## SUPPLIED ENTRIES

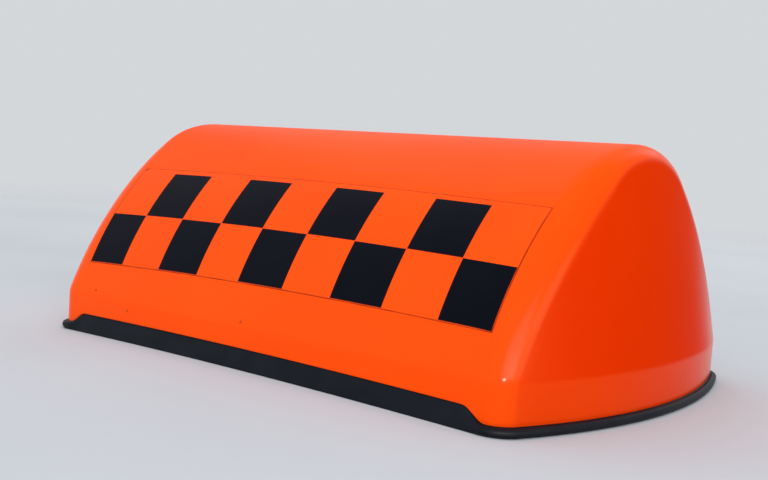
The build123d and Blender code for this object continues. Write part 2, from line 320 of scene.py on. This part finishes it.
orange, node, feed, place = new_finish("orange_moulding", {"IOR": 1.12})
facing = node("SeparateXYZ", {0: place.node.outputs["Normal"]})
sideways = worked_out(node, "ABSOLUTE", facing.outputs["X"])
height = node("SeparateXYZ", {0: place}).outputs["Z"]
# Painted shade: where the surface faces sideways, on the ends, its colour turns to a darker, deeper red; below the
# crease the skirt takes only half of it, which paints the skirt lighter than the ends above it.
over_crease = ramp(node, height, crease_z - 0.0015, crease_z + 0.0015, kind="SMOOTHSTEP")
redder = ramp(node, over_crease, 0.0, 1.0, 0.5, 1.0)
painted_end_shade = worked_out(node, "MULTIPLY", ramp(node, sideways, 0.87, 0.965, kind="SMOOTHSTEP"), redder)
long_sides = mottled(node, place, linear(255, 79, 0), linear(252, 75, 0), 9.0)
ends = mottled(node, place, linear(238, 55, 0), linear(234, 52, 0), 9.0)
cover_colour = tinted(node, painted_end_shade, long_sides, ends)

stray = ramp(node, noise(node, place, 700.0, 2.0), 0.0, 1.0, -0.0006, 0.0006)
strayed = node("VectorMath", {0: place, 1: stray}, operation="ADD").outputs["Vector"]
specks = (
    ((-0.1315, -0.1159, 0.0279), 0.0013),
    ((-0.0993, -0.117, 0.0198), 0.0010),
    ((-0.004, -0.1161, 0.0275), 0.0014),
)
dirt = 0.0
for at, radius in specks:
    dirt = worked_out(node, "MAXIMUM", dirt, speck(node, strayed, at, radius))
dirt = worked_out(node, "MULTIPLY", dirt, 0.6)
feed(tinted(node, dirt, cover_colour, linear(120, 38, 10)), "Base Color")

dull_crown = ramp(node, facing.outputs["Z"], 0.6, 0.95, 0.0, 0.6, kind="SMOOTHSTEP")
dull_end = worked_out(node, "MULTIPLY", ramp(node, sideways, 0.90, 0.98, 0.0, 0.96, kind="SMOOTHSTEP"), redder)
dulled = worked_out(node, "MAXIMUM", dull_crown, dull_end)
feed(worked_out(node, "SUBTRACT", 1.0, dulled), "Specular IOR Level")
feed(ramp(node, dull_crown, 0.0, 1.0, 0.19, 0.6), "Roughness")
wavy = ruffled(node, noise(node, place, 14.0, 1.0), 0.5, 0.0012)
feed(ruffled(node, noise(node, place, 420.0, 2.0), 0.12, 0.0001, Normal=wavy), "Normal")
make_piece("cover_moulding", cover_rows, grid_faces(*cover_rows.shape[:2]), orange, "cover")

# Chequered film: a thin self-adhesive strip on the front and the back face, laid by hand, so it bows a little
# and its end columns are cut narrower. Two rows of black squares are printed on orange; along its edge runs a
# thin darker line.
square, square_columns, square_rows = 0.03356, 9, 2
film_foot, film_top_margin, film_foot_margin, film_side_margin = 0.0241, 0.0035, 0.0006, 0.0005
film_trim_left, film_trim_right, film_arch, film_turn = 0.0024, 0.0040, 0.0031, np.radians(0.375)
film_shear, film_flare, film_keystone, film_slant, film_shift = -0.00034, 0.00085, -0.00076, 0.0006, 0.0021
film_low, film_high, print_high = 0.00008, 0.00022, 0.00030
square_gap = 0.00014
film_half = square * square_columns / 2


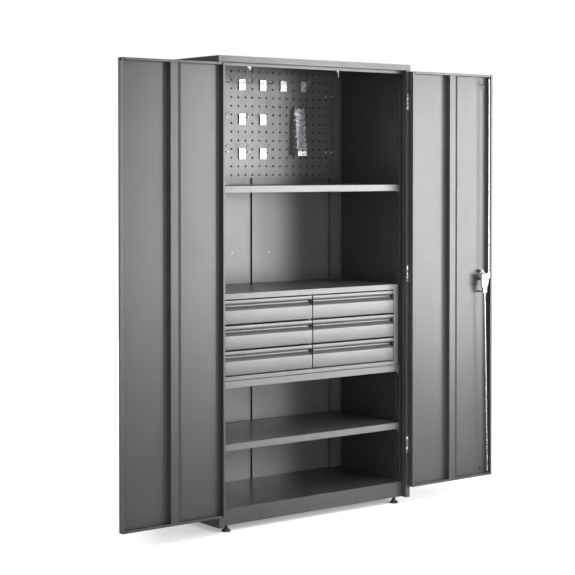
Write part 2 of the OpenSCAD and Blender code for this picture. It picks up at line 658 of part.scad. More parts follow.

## THE TASK
Output the entries exactly.

## EXERCISE RESULT
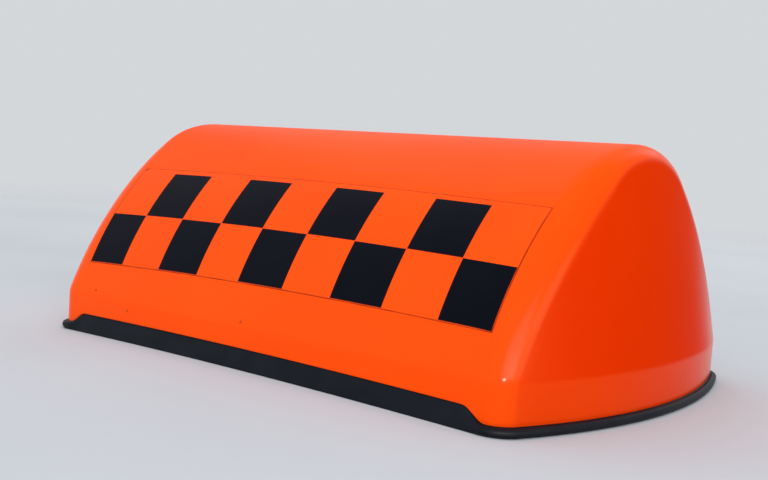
The build123d and Blender code for this object continues. Write part 2, from line 320 of scene.py on. This part finishes it.
orange, node, feed, place = new_finish("orange_moulding", {"IOR": 1.12})
facing = node("SeparateXYZ", {0: place.node.outputs["Normal"]})
sideways = worked_out(node, "ABSOLUTE", facing.outputs["X"])
height = node("SeparateXYZ", {0: place}).outputs["Z"]
# Painted shade: where the surface faces sideways, on the ends, its colour turns to a darker, deeper red; below the
# crease the skirt takes only half of it, which paints the skirt lighter than the ends above it.
over_crease = ramp(node, height, crease_z - 0.0015, crease_z + 0.0015, kind="SMOOTHSTEP")
redder = ramp(node, over_crease, 0.0, 1.0, 0.5, 1.0)
painted_end_shade = worked_out(node, "MULTIPLY", ramp(node, sideways, 0.87, 0.965, kind="SMOOTHSTEP"), redder)
long_sides = mottled(node, place, linear(255, 79, 0), linear(252, 75, 0), 9.0)
ends = mottled(node, place, linear(238, 55, 0), linear(234, 52, 0), 9.0)
cover_colour = tinted(node, painted_end_shade, long_sides, ends)

stray = ramp(node, noise(node, place, 700.0, 2.0), 0.0, 1.0, -0.0006, 0.0006)
strayed = node("VectorMath", {0: place, 1: stray}, operation="ADD").outputs["Vector"]
specks = (
    ((-0.1315, -0.1159, 0.0279), 0.0013),
    ((-0.0993, -0.117, 0.0198), 0.0010),
    ((-0.004, -0.1161, 0.0275), 0.0014),
)
dirt = 0.0
for at, radius in specks:
    dirt = worked_out(node, "MAXIMUM", dirt, speck(node, strayed, at, radius))
dirt = worked_out(node, "MULTIPLY", dirt, 0.6)
feed(tinted(node, dirt, cover_colour, linear(120, 38, 10)), "Base Color")

dull_crown = ramp(node, facing.outputs["Z"], 0.6, 0.95, 0.0, 0.6, kind="SMOOTHSTEP")
dull_end = worked_out(node, "MULTIPLY", ramp(node, sideways, 0.90, 0.98, 0.0, 0.96, kind="SMOOTHSTEP"), redder)
dulled = worked_out(node, "MAXIMUM", dull_crown, dull_end)
feed(worked_out(node, "SUBTRACT", 1.0, dulled), "Specular IOR Level")
feed(ramp(node, dull_crown, 0.0, 1.0, 0.19, 0.6), "Roughness")
wavy = ruffled(node, noise(node, place, 14.0, 1.0), 0.5, 0.0012)
feed(ruffled(node, noise(node, place, 420.0, 2.0), 0.12, 0.0001, Normal=wavy), "Normal")
make_piece("cover_moulding", cover_rows, grid_faces(*cover_rows.shape[:2]), orange, "cover")

# Chequered film: a thin self-adhesive strip on the front and the back face, laid by hand, so it bows a little
# and its end columns are cut narrower. Two rows of black squares are printed on orange; along its edge runs a
# thin darker line.
square, square_columns, square_rows = 0.03356, 9, 2
film_foot, film_top_margin, film_foot_margin, film_side_margin = 0.0241, 0.0035, 0.0006, 0.0005
film_trim_left, film_trim_right, film_arch, film_turn = 0.0024, 0.0040, 0.0031, np.radians(0.375)
film_shear, film_flare, film_keystone, film_slant, film_shift = -0.00034, 0.00085, -0.00076, 0.0006, 0.0021
film_low, film_high, print_high = 0.00008, 0.00022, 0.00030
square_gap = 0.00014
film_half = square * square_columns / 2


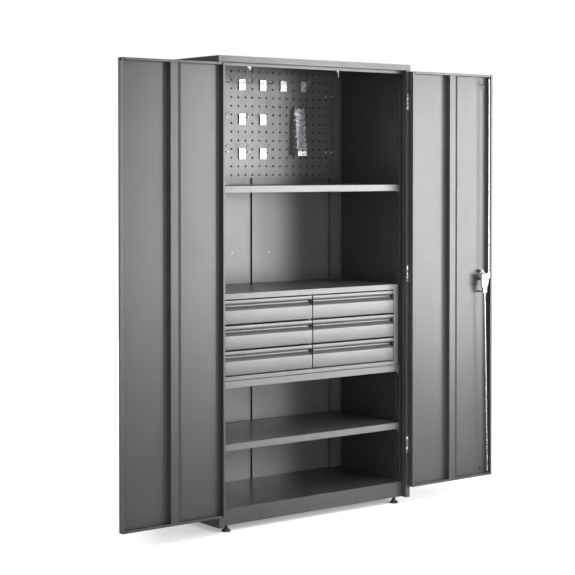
Write part 2 of the OpenSCAD and Blender code for this picture. It picks up at line 658 of part.scad. More parts follow.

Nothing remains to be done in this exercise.